No matter how long we’ve been knocking around with old bikes, we never know everything. You investigate just one new thing and another whole world opens up… as a recent visit to my mate Brian revealed. There’s never an ‘ordinary’ visit to Brian’s. It was my turn to be showing off and I’d bobbed round to let him see the new race bike I’d just finished. I pulled it out the van and we poked and prodded and made all the right sort of noises between us.

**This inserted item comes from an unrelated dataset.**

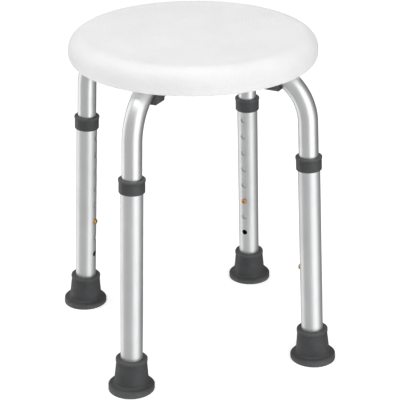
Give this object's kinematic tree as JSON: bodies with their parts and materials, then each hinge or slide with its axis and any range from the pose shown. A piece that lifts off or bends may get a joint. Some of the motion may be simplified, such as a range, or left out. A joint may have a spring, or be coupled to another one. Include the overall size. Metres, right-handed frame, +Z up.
{
  "type": "shower stool",
  "caption": "Round backless shower stool: hollow plastic seat on crossed bent aluminium frames with height-adjustable telescoping legs, snap buttons and flared rubber feet.",
  "frame": {"origin": "on the floor at the centre of the four feet, below the middle of the seat", "axes": "+Z up through the seat's centre; the legs stand in the planes halfway between X and Y"},
  "size_m": [0.319, 0.319, 0.4285],
  "materials": {
    "seat_plastic": "white blow-moulded polyethylene with a fine satin texture",
    "aluminium": "satin silver anodised tube",
    "grey_plastic": "dark grey moulded plastic",
    "rubber": "dark grey matt rubber",
    "brass": "bare brass",
    "spring_steel": "spring steel strip",
    "steel": "zinc plated steel"
  },
  "bodies": {
    "seat_frame": {"seat_shell": "seat_plastic", "frame_tube_lower": "aluminium", "frame_tube_upper": "aluminium", "seat_clamp_rear_right": "grey_plastic", "seat_clamp_rear_left": "grey_plastic", "seat_clamp_front_left": "grey_plastic", "seat_clamp_front_right": "grey_plastic", "clamp_screws": "steel", "crossing_bolt": "steel", "crossing_washer": "steel", "crossing_nut": "steel", "snap_spring_rear_right": "spring_steel", "snap_spring_rear_left": "spring_steel", "snap_spring_front_left": "spring_steel", "snap_spring_front_right": "spring_steel"},
    "leg_rear_right": {"leg_tube_rear_right": "aluminium", "leg_collar_rear_right": "grey_plastic", "foot_tip_rear_right": "rubber", "foot_washer_rear_right": "steel"},
    "leg_rear_left": {"leg_tube_rear_left": "aluminium", "leg_collar_rear_left": "grey_plastic", "foot_tip_rear_left": "rubber", "foot_washer_rear_left": "steel"},
    "leg_front_left": {"leg_tube_front_left": "aluminium", "leg_collar_front_left": "grey_plastic", "foot_tip_front_left": "rubber", "foot_washer_front_left": "steel"},
    "leg_front_right": {"leg_tube_front_right": "aluminium", "leg_collar_front_right": "grey_plastic", "foot_tip_front_right": "rubber", "foot_washer_front_right": "steel"},
    "button_rear_right": {"snap_button_rear_right": "brass"},
    "button_rear_left": {"snap_button_rear_left": "brass"},
    "button_front_left": {"snap_button_front_left": "brass"},
    "button_front_right": {"snap_button_front_right": "brass"}
  },
  "joints": [
    {"name": "leg_rear_right_slide", "type": "slide", "parent": "seat_frame", "child": "leg_rear_right", "axis": [0.0352, 0.0352, -0.9988], "range_m": [-0.0508, 0.127], "deforming": ["snap_button_rear_right"]},
    {"name": "leg_rear_left_slide", "type": "slide", "parent": "seat_frame", "child": "leg_rear_left", "axis": [-0.0352, 0.0352, -0.9988], "range_m": [-0.0508, 0.127], "deforming": ["snap_button_rear_left"]},
    {"name": "leg_front_left_slide", "type": "slide", "parent": "seat_frame", "child": "leg_front_left", "axis": [-0.0352, -0.0352, -0.9988], "range_m": [-0.0508, 0.127], "deforming": ["snap_button_front_left"]},
    {"name": "leg_front_right_slide", "type": "slide", "parent": "seat_frame", "child": "leg_front_right", "axis": [0.0352, -0.0352, -0.9988], "range_m": [-0.0508, 0.127], "deforming": ["snap_button_front_right"]},
    {"name": "button_rear_right_press", "type": "slide", "parent": "seat_frame", "child": "button_rear_right", "axis": [0.7062, 0.7062, 0.0497], "range_m": [0, 0.0045], "stiffness_N_per_m": 1500, "springref_m": -0.002, "deforming": ["snap_spring_rear_right"]},
    {"name": "button_rear_left_press", "type": "slide", "parent": "seat_frame", "child": "button_rear_left", "axis": [-0.7062, 0.7062, 0.0497], "range_m": [0, 0.0045], "stiffness_N_per_m": 1500, "springref_m": -0.002, "deforming": ["snap_spring_rear_left"]},
    {"name": "button_front_left_press", "type": "slide", "parent": "seat_frame", "child": "button_front_left", "axis": [-0.7062, -0.7062, 0.0497], "range_m": [0, 0.0045], "stiffness_N_per_m": 1500, "springref_m": -0.002, "deforming": ["snap_spring_front_left"]},
    {"name": "button_front_right_press", "type": "slide", "parent": "seat_frame", "child": "button_front_right", "axis": [0.7062, -0.7062, 0.0497], "range_m": [0, 0.0045], "stiffness_N_per_m": 1500, "springref_m": -0.002, "deforming": ["snap_spring_front_right"]}
  ]
}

Then Brian says, in his usual conspiratorial way, ‘Here. I’ve got something to show you.’ We retire to his barn, and there sits a rather resplendent Velocette he’s just acquired. A 1929 KNS to be precise. I know very little about Velocettes, but I know enough to know I’ve not heard of a KNS before. So we’re looking at the bike and Brian starts explaining it to me, and then he compares it to his KSS from the same era.
‘Oh, which one’s that?’ I ask, and he leads me over into one of the darker recesses, squeezing past the side-valve Triumph twin sidecar outfit (I kid you not), and there the KSS sits, propped against the barn wall, quietly emanating ancient charm and calm. Then, of course, it being Brian’s bike, there’s a tale. It unfolds beautifully and I realize very quickly that there is another Tale That Must Be Told In RC. I love old bikes.
THE OLD KSS
‘It wasn’t long after we were married,’ explained Brian, ‘in 1963 on the day of the famous Henry Cooper / Cassius Clay fight.
I saw a chap trying to bump-start a bike in his driveway. I stopped, just interested to see what it was, and it was a Velo and the chap was pushing and pushing and the bike was doing nothing, apart from the occasional very loud bang from the exhaust.